Les forces estoniennes jouent également un rôle clé dans les vastes exercices de cyberguerre menés par l'OTAN, par exemple lors de la prochaine «cyber coalition» en novembre, qui se présente comme «l'un des plus grands exercices de cyberdéfense au monde».
L’exercice naval BALTOPS en mer Baltique, également ouvertement dirigé contre la Russie, a été dirigé cette année pour la première fois par la deuxième flotte américaine, tristement célèbre à l’époque de la guerre froide et qui a été rétablie l’année dernière. En juin, deux sous-marins et le porte-avions espagnol «Juan Carlos I» ont pris part à l'activité militaire annuelle.

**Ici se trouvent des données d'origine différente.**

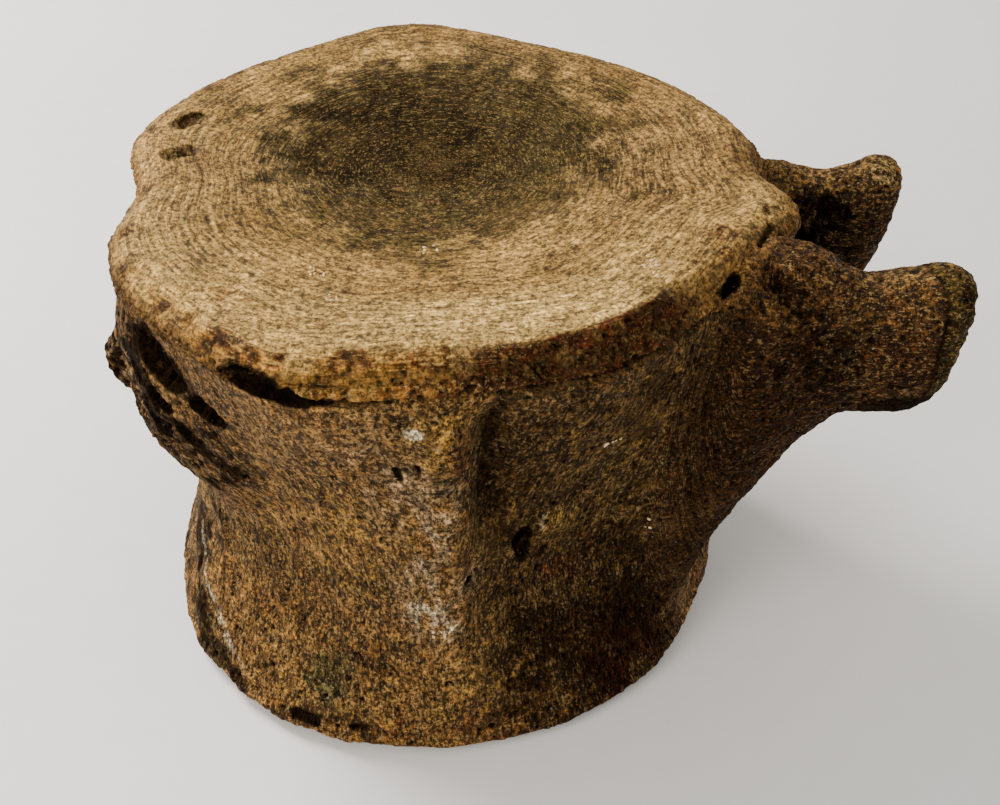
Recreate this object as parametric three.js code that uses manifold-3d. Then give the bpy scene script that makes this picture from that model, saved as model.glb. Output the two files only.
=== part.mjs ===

Le même mois, 2500 soldats de l'OTAN ont répété la défense avec de l'artillerie et d’avions en Lettonie. Au début du mois d’août, la marine russe a répondu par un exercice et un défilé naval à Saint-Pétersbourg, rassemblant 10.000 soldats et un sous-marin à armement nucléaire.
Le mois dernier, 50 navires de l'OTAN et 3000 marines de 18 pays sous le commandement de la Bundeswehr ont pris part aux manœuvres sur la côte nord de la mer Baltique occidentale. Il s’agissait du «premier essai» de l’état-major de la marine allemande DEUMARFOR, créé en janvier. Le scénario était un «État fictif de la mer Baltique» - c'est-à-dire la Russie - revendiquant l'île danoise de Bornholm. Des chasseurs de mines allemands, une frégate «saxonne» moderne pour la défense aérienne, ainsi qu'un sous-marin de la Bundeswehr ont été utilisés.
Les gigantesques manœuvres de l'OTAN en Europe montrent à quel point les préparatifs de guerre de la classe dirigeante sont déjà avancés. Quatre-vingt ans après le début de la Seconde Guerre mondiale et la guerre d’extermination de la Wehrmacht (armée) hitlérienne à l’Est, les armées des puissances impérialistes défilent à nouveau en Europe de l’Est. Afin d'éviter le danger d'une troisième guerre mondiale, la classe ouvrière doit s'unir internationalement sur la base d'un programme socialiste. Ce n'est qu'ainsi qu'un désastre peut être évité.